There are many more errors identified by these various reports in the V&T analysis - I encourage anyone who is interested in the actual economic impacts of the proposed system to read the reports themselves. However, as The San Francisco Chronicle summarized, the V&T analysis and associated claims by Monckton are pure fiction.
"The losses they [V&T] project would be serious economic impacts – if they were real. They are, however, entirely unreal; they should be viewed merely as daydreams of disaster."
Monckton also extrapolated the trumped-up AB 32 costs to estimate that climate mitigation will cost $454 trillion per degree Fahrenheit of warming averted - a claim which can only be described as utterly absurd alarmism.
Tragedy or Leadership?
Much concern was expressed both by Monckton and the audience that California will be "going it alone" in terms of reducing our GHG emissions, that our emissions reductions will be too small to matter, and that we will be at an economic disadvantage if we take steps to reduce them. This argument is the standard Tragedy of the Commons, and in fact was considered by CARB in its economic analysis:
"While California acting alone cannot reduce emissions sufficiently to change the course of climate change worldwide, our leadership has played and continues to play a critical role in moving federal and international climate policy forward. Successful implementation of the AB 32 Scoping Plan, in particular, has the potential to help move. federal climate policy in a positive direction during the coming years."

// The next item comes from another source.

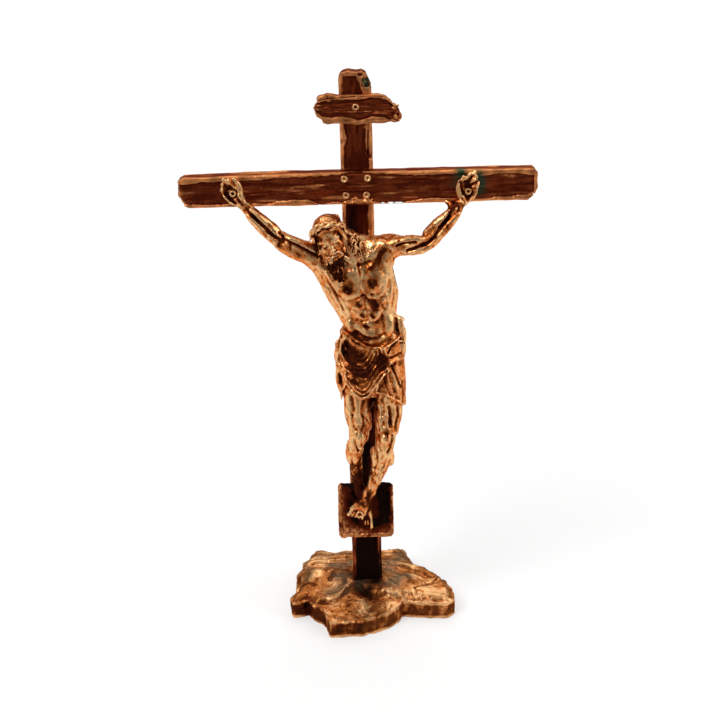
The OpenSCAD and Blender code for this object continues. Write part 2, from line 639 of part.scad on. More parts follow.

As discussed above, California has a long history of leading the way on public and environmental health issues, and the rest of the United States usually follows our lead. Thus, as our voters made clear by rejecting Proposition 23, we are willing to take on the minimal costs of reducing our GHG emissions in order to once again set a crucial example and lead the way in preserving public and environmental health, and Californians do not need faux experts flying in from abroad to misinform us by misrepresenting facts and reality to try and convince us otherwise.